Normally, a Cadillac would have a Cadillac crest in its grille as well. Since there was no central grille on the Dallara chassis and the design team felt that adding one would be inappropriate, they cleverly integrated the Cadillac crest shape into the air intake on top of the car instead.
Cadillac’s design process was less of a process of elimination and more one of refinement. Most of the elements they came up with in their earliest sketches were tweaked until they worked. After a second round of sketches, a design was selected to send to a team of sculptors to create a scale model.

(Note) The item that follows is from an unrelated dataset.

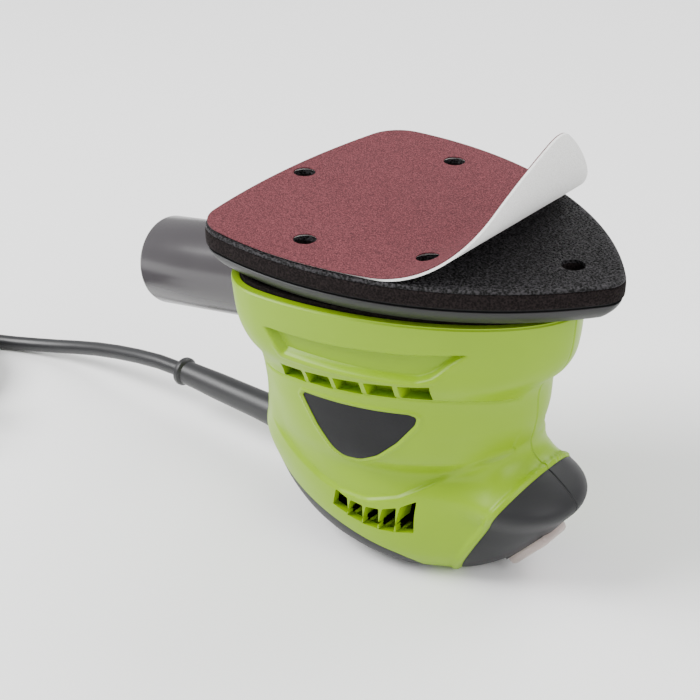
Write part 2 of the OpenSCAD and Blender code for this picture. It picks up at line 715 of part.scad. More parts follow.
// Posts that let the pad float; they stand on the deck and end in roomy pockets of the base plate.
module rubber_posts() {
    color(BLACK) for (p = POSTS) translate([p[0], p[1], deck_z]) cylinder(h = plate_low + 2 - deck_z, r = post_r);
}

// ---------------------------------------------------------------- pad
// Delta outline made of tangent arcs, each with its radius reduced by d: [centre x, centre y, radius,
// first angle, last angle, number of steps].
nose_x = pad_l - pad_rear;
side_mid = -20 * pad_l / 140;                   // where the pad is widest
half_w = pad_w / 2;
nose_c = nose_x - pad_nose_r;
side_r = (pow(nose_c - side_mid, 2) + pow(half_w, 2) - pow(pad_nose_r, 2)) / (2 * (half_w - pad_nose_r));
side_c = side_r - half_w;
rear_r = 280;
rear_c = rear_r - pad_rear;
// Corner centre: inside the rear arc and the side arc by the corner radius.
function meet(ax, ay, ar, bx, by, br) =
    let (d = norm([bx - ax, by - ay]), u = [bx - ax, by - ay] / d, k = (ar * ar - br * br + d * d) / (2 * d),
         h = sqrt(ar * ar - k * k))
    [ax + u[0] * k - u[1] * h, ay + u[1] * k + u[0] * h];
corner = meet(side_mid, -side_c, side_r - pad_corner_r, rear_c, 0, rear_r - pad_corner_r);
nose_a = atan2(side_c, nose_c - side_mid);
corner_side_a = atan2(corner[1] + side_c, corner[0] - side_mid);
corner_rear_a = atan2(corner[1], corner[0] - rear_c);
ARCS = [
    [nose_c, 0, pad_nose_r, 0, nose_a, 6],
    [side_mid, -side_c, side_r, nose_a, corner_side_a, 14],
    [corner[0], corner[1], pad_corner_r, corner_side_a, corner_rear_a, 6],
    [rear_c, 0, rear_r, corner_rear_a, 180, 3]
];
function half_outline(d) = [for (a = ARCS, i = [0:a[5] - 1])
    let (t = a[3] + (a[4] - a[3]) * i / a[5]) [a[0] + (a[2] - d) * cos(t), a[1] + (a[2] - d) * sin(t)]];
function pad_outline(d) =
    let (h = half_outline(d), n = len(h))
    concat(h, [[-pad_rear + d, 0]], [for (i = [n - 1:-1:1]) [h[i][0], -h[i][1]]]);
module dust_holes(z0, z1, r = dust_hole_d / 2, list = DUST_HOLES) {
    for (p = list) translate([p[0], p[1], z0]) cylinder(h = z1 - z0, r = r, $fn = 32);
}
module pad_layer(z0, z1, d) { translate([0, 0, z0]) linear_extrude(z1 - z0) polygon(pad_outline(d)); }

module pad_hub() {
    color(GREY) translate([orbit_r, 0, 0]) difference() {
        union() {
            translate([0, 0, hub_low]) cylinder(h = plate_low + hub_flange_t - hub_low, r = hub_r);
            translate([0, 0, plate_low]) cylinder(h = hub_flange_t, r = hub_flange_r);
        }
        translate([0, 0, hub_low - 1]) cylinder(h = ecc_bearing_z + ecc_bearing_w - hub_low + 1, r = ecc_bearing_d / 2);
        translate([0, 0, hub_low]) cylinder(h = 30, r = ecc_bearing_d / 2 - 3);
        hub_screw_places() translate([0, 0, plate_low - 1]) cylinder(h = 6, r = screw_r);
    }
}
module hub_screw_places() {
    for (a = [45:90:315]) rotate([0, 0, a]) translate([(hub_r + hub_flange_r) / 2, 0, 0]) children();
}
module hub_screws() {
    color(STEEL) translate([orbit_r, 0, 0]) hub_screw_places() {
        translate([0, 0, plate_low]) cylinder(h = hub_flange_t + 3, r = screw_r, $fn = 24);
        translate([0, 0, plate_low - 1.4]) cylinder(h = 1.4, r = 2.4, $fn = 24);
    }
}
module eccentric_bearing() {
    color(STEEL) translate([orbit_r, 0, ecc_bearing_z])
        bearing(crank_d / 2 + run_gap, ecc_bearing_d / 2, ecc_bearing_w);
}
module base_plate() {
    // Share of the height and share of the taper, from the underside up
    steps = [[0, 1], [0.22, 0.62], [0.45, 0.34], [0.68, 0.14], [0.86, 0.04], [0.87, 0.16], [1, 0.16]];
    n = len(pad_outline(0));
    points = [for (s = steps, p = pad_outline(s[1] * plate_taper + 0.4)) [p[0], p[1], plate_low + s[0] * plate_t]];
    sides = [for (k = [0:len(steps) - 2], i = [0:n - 1])
        let (a = k * n + i, b = k * n + (i + 1) % n) each [[a, a + n, b + n], [a, b + n, b]]];
    color(GREY) resize([0, 0, 0]) difference() {
        polyhedron(points, concat(sides, [[for (i = [0:n - 1]) i]],
                                  [[for (i = [n - 1:-1:0]) (len(steps) - 1) * n + i]]), convexity = 6);
        dust_holes(plate_low - 1, plate_top + 1, dust_hole_d / 2 + 0.5);
        translate([orbit_r, 0, plate_low - 1]) {
            cylinder(h = 1 + hub_flange_t, r = hub_flange_r + fit_gap, $fn = 48);
            cylinder(h = plate_t - 1.5, r = ecc_bearing_d / 2 - 3, $fn = 48);
            hub_screw_places() cylinder(h = 2 + hub_flange_t + 3, r = screw_r + fit_gap, $fn = 20);
        }
        for (p = POSTS) translate([p[0] + orbit_r, p[1], plate_low - 1]) cylinder(h = 3.5, r = post_r + post_room, $fn = 32);
    }
}
module foam_cushion() {
    color(BLACK) difference() {
        pad_layer(plate_top, foam_top, 0);
        dust_holes(plate_top - 1, foam_top + 1);
    }
}
module hook_layer() {
    color(BLACK) difference() {
        pad_layer(foam_top, hook_top, 0.4);
        dust_holes(foam_top - 1, hook_top + 1);
    }
}

// ---------------------------------------------------------------- sanding sheet
// The flat part ends at peel_x. Beyond it the sheet rolls up about an axis along Y, then runs straight.
sheet_inset = 0.8;
peel_arc = peel_r * peel_angle * PI / 180;
function curl_x(s, h) =
    let (a = min(s / peel_r * 180 / PI, peel_angle), rest = max(s - peel_arc, 0))
    peel_x + (peel_r - h) * sin(a) + rest * cos(a);
function curl_z(s, h) =
    let (a = min(s / peel_r * 180 / PI, peel_angle), rest = max(s - peel_arc, 0))
    hook_top + peel_r - (peel_r - h) * cos(a) + rest * sin(a);
// Half width of the sheet at x, read from its outline.
function sheet_half(x) =
    let (o = half_outline(sheet_inset), i = max([for (k = [0:len(o) - 2]) if (o[k][0] >= x) k]),
         u = (o[i][0] - x) / (o[i][0] - o[i + 1][0]))
    o[i][1] + (o[i + 1][1] - o[i][1]) * u;
curl_l = nose_x - sheet_inset - peel_x;
CURL_S = concat([for (i = [0:15]) curl_l * 0.94 * i / 15], [for (q = [0.96, 0.98, 0.993, 1]) curl_l * q]);
// The curled part between two depths below the bend's centre, h0 being the outer face.
module curl(h0, h1) {
    n = len(CURL_S);
    function row(s, h) = let (w = max(sheet_half(peel_x + s - TINY), 0.3)) [[curl_x(s, h), -w, curl_z(s, h)],
                                                                           [curl_x(s, h), w, curl_z(s, h)]];
    points = [for (s = CURL_S) each concat(row(s, h0), row(s, h1))];
    quads = [for (k = [0:n - 2]) let (a = 4 * k, b = a + 4)
        each [[b, b + 1, a + 1, a], [a + 3, b + 3, b + 2, a + 2], [a + 2, b + 2, b, a], [b + 1, b + 3, a + 3, a + 1]]];
    tris = [for (q = quads) each [[q[0], q[1], q[2]], [q[0], q[2], q[3]]]];
    e = 4 * (n - 1);
    polyhedron(points, concat(tris, [[3, 2, 0], [1, 3, 0]], [[e + 3, e + 1, e], [e + 2, e + 3, e]]));
}
module sheet_part(z0, z1) {
    resize([0, 0, 0]) union() {
        difference() {
            pad_layer(z0, z1, sheet_inset);
            translate([peel_x, -BIG, z0 - 1]) cube([BIG, 2 * BIG, 10]);
            dust_holes(z0 - 1, z1 + 1, list = [for (p = DUST_HOLES) if (p[0] < peel_x) p]);
        }
        difference() {
            curl(z0 - hook_top, z1 - hook_top);
            for (y = [-28, 28]) translate([28.5 * pad_l / 140, y * pad_w / 116, hook_top - 2])
                cylinder(h = 8, r = dust_hole_d / 2, $fn = 32);
        }
    }
}
module sheet_fleece() { color([0.95, 0.95, 0.93]) sheet_part(hook_top, fleece_top); }
module sheet_paper() { color([0.6, 0.33, 0.37]) sheet_part(fleece_top, paper_top); }

// ---------------------------------------------------------------- mains cord
// Route of the cord's centre line from the guard to the coil.
cord_r = cord_d / 2;
ROUTE = [
    [guard_end, 0, guard_z], [-130, 0, 19.2], [-142, 0, 17.4], [-155, 0, 14.8], [-168, 0, 11.6],
    [-180, -1, 8.6], [-191, -3, 6.1], [-202, -6, 4.3], [-212, -10, 3.4], [-221, -14, 3.1],
    [-230, -18.5, 3.1], [-239, -23, 3.1], [-248, -28.5, 3.1], [-256, -34.5, 3.1]
];
function route_dir(i) = let (n = len(ROUTE) - 1, a = max(i - 1, 0), b = min(i + 1, n), d = ROUTE[b] - ROUTE[a])
    i == 0 ? [-1, 0, 0] : d / norm(d);
module cord() {
    sides = 8;
    n = len(ROUTE);
    points = [for (i = [0:n - 1], k = [0:sides - 1])
        let (d = route_dir(i), u0 = cross([0, 0, 1], d), u = u0 / norm(u0), v = cross(d, u), a = 360 * k / sides)
        ROUTE[i] + cord_r * (cos(a) * u + sin(a) * v)];
    faces = [for (i = [0:n - 2], k = [0:sides - 1])
        let (a = i * sides + k, b = i * sides + (k + 1) % sides)
        each [[a, a + sides, b + sides], [a, b + sides, b]]];
    color(BLACK) polyhedron(points, concat(faces, [[for (k = [0:sides - 1]) k]],
                                           [[for (k = [sides - 1:-1:0]) (n - 1) * sides + k]]));
}
COIL = [-232, -66];          // centre of the coil
coil_turns_wide = 3;
coil_turns_high = 3;
coil_mean_r = 34;
coil_half = coil_turns_wide * cord_d / 2;
coil_h = coil_turns_high * cord_d;
tie_a = 250;
tie_t = 0.8;
module tie_loop() {
    translate([COIL[0], COIL[1], 0]) rotate([0, 0, tie_a]) translate([coil_mean_r, 0, 0]) difference() {
        translate([-coil_half - tie_t, -5, 0]) cube([2 * (coil_half + tie_t), 10, coil_h + tie_t]);
        translate([-coil_half, -6, tie_t]) cube([2 * coil_half, 12, coil_h - tie_t]);
    }
}
module cord_coil() {
    c = cord_r;
    color(BLACK) difference() {
        translate([COIL[0], COIL[1], 0]) rotate_extrude() polygon([
            [coil_mean_r - coil_half + c, 0], [coil_mean_r + coil_half - c, 0], [coil_mean_r + coil_half, c],
            [coil_mean_r + coil_half, coil_h - c], [coil_mean_r + coil_half - c, coil_h],
            [coil_mean_r - coil_half + c, coil_h], [coil_mean_r - coil_half, coil_h - c],
            [coil_mean_r - coil_half, c]]);
        tie_loop();
    }
}
module cord_tie() { color(GREY) tie_loop(); }

// The plug lies on the coil, pointing along plug_turn.
plug_l = 36;
plug_w = 35.3;
plug_t = 13.7;
plug_at = [-188.7, -79.8, coil_h + plug_t / 2]; // middle of the plug's face
plug_turn = 20;
module at_plug() { translate(plug_at) rotate([0, 0, plug_turn]) children(); }
module plug_body() {
    color(BLACK) at_plug() hull() {
        translate([-4, -plug_w / 2 + 3, -plug_t / 2]) cube([4, plug_w - 6, plug_t]);
        translate([-4, -plug_w / 2, -plug_t / 2 + 3]) cube([4, plug_w, plug_t - 6]);
        translate([-plug_l, 0, 0]) rotate([0, 90, 0]) cylinder(h = 2, r = 5, $fn = 32);
    }
}
module plug_pins() {
    color(STEEL) at_plug() for (y = [-9.5, 9.5]) translate([0, y, 0]) rotate([0, 90, 0]) {
        cylinder(h = 18, r = 2, $fn = 32);
        translate([0, 0, 18]) sphere(r = 2, $fn = 32);
    }
}

housing_left();
housing_right();
nose_grip_left();
nose_grip_right();
palm_grip();
badge_left();
badge_right();
housing_screws();
switch_body();
switch_rocker();
switch_boot();
cord_guard();
inner_lead();
cord_clamp();
clamp_screws();
terminal_block();
capacitor();
stator_core();
field_coils();
brush_holders();
carbon_brushes();
brush_springs();
bearing_plate();
plate_screws();
upper_bearing();
bearing_sleeve();
lower_bearing();
motor_shaft();
armature_core();
armature_winding();
commutator();
fan();
eccentric();
eccentric_washer();
eccentric_screw();
dust_duct();
dust_tube();
dust_seal();
rubber_posts();
eccentric_bearing();
pad_hub();
hub_screws();
base_plate();
foam_cushion();
hook_layer();
sheet_fleece();
sheet_paper();
cord();
cord_coil();
cord_tie();
plug_body();
plug_pins();
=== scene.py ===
"""Corded delta palm sander, resting upside down with its sanding sheet half peeled off.

Lengths in the dataclasses are millimetres in the CAD's frame; meshes are made in metres.
"""
import json
import logging
import math
from dataclasses import dataclass, field
from enum import Enum
from typing import Sequence

import bmesh
import bpy
import numpy as np
from mathutils import Matrix, Vector


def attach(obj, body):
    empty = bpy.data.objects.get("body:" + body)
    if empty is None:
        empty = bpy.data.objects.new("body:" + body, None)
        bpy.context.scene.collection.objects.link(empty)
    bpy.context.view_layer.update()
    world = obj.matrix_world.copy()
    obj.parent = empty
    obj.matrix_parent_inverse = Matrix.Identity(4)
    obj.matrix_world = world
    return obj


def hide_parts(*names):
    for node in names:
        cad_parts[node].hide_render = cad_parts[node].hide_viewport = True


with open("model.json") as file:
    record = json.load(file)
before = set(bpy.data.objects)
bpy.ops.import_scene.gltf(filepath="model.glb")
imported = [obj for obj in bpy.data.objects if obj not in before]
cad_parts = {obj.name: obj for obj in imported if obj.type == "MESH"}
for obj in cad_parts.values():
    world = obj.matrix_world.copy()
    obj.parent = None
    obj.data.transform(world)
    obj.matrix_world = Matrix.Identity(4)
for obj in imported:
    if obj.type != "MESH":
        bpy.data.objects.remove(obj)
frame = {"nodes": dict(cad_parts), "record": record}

LOG = logging.getLogger("sander")
MM = 0.001
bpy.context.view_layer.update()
OUTLET_MOUTH = (-50.5, 0.0, 84.0)
OUTLET_RISE = 11.0
CORD_SPOT = (0.0, 0.0, 20.0)
SWITCH_SPOT = (59.5, 0.0, 14.0)
SWITCH_TURN = 131.0
ABOVE_RIM = 111.0
THROUGH = (-90.0, 90.0)
Point = tuple[float, float]
Outline = Sequence[Point]


# ------------------------------------------------------------------ finishes
class Grain(Enum):
    """Kinds of surface relief that a finish can carry."""

    MOULDED = "moulded"
    FOAM = "foam"
    HOOKS = "hooks"
    FLEECE = "fleece"
    GRIT = "grit"
    BRUSHED = "brushed"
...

Despite this heavy emphasis on aesthetics, the foremost goal was always to make a functional race car. After the design elements were settled, they worked with Dallara to optimize the aerodynamics and ensure that everything worked.
Will It Convince The Masses?
There’s no doubt that racing fans have embraced Cadillac’s return to racing prototypes after over a decade, there’s always this question: will a cool racing car translate into more bodies at the dealer showroom?
Maybe I’m still cynical from Nissan’s big, confusing reveal of its Le Mans prototype in a Super Bowl commercial that only served to confuse everyone who wasn’t familiar with modern-day Le Mans cars, but it’s particularly difficult to make non-racing fans care about a race car.
That being said, Cadillac does seem to be doing a few things right. Retired NASCAR driver Jeff Gordon—one of the rare racers widely known by the masses—will drive the car for its first race at Daytona. Audi played up its Le Mans team’s connection with its quattro road cars so well that many current-day endurance racing fans blame Audi for sparking their interest in the sport. If the racing side becomes integral to what Cadillac is, it becomes harder to ignore.
Blanski couldn’t speak to whether or not the car’s design tweaks make it perform any better or worse on track than its competitors, but he said they have one key difference that sets it off from everyone else.
“Our car looks the best,” Blanski said. “We have the advantage there.”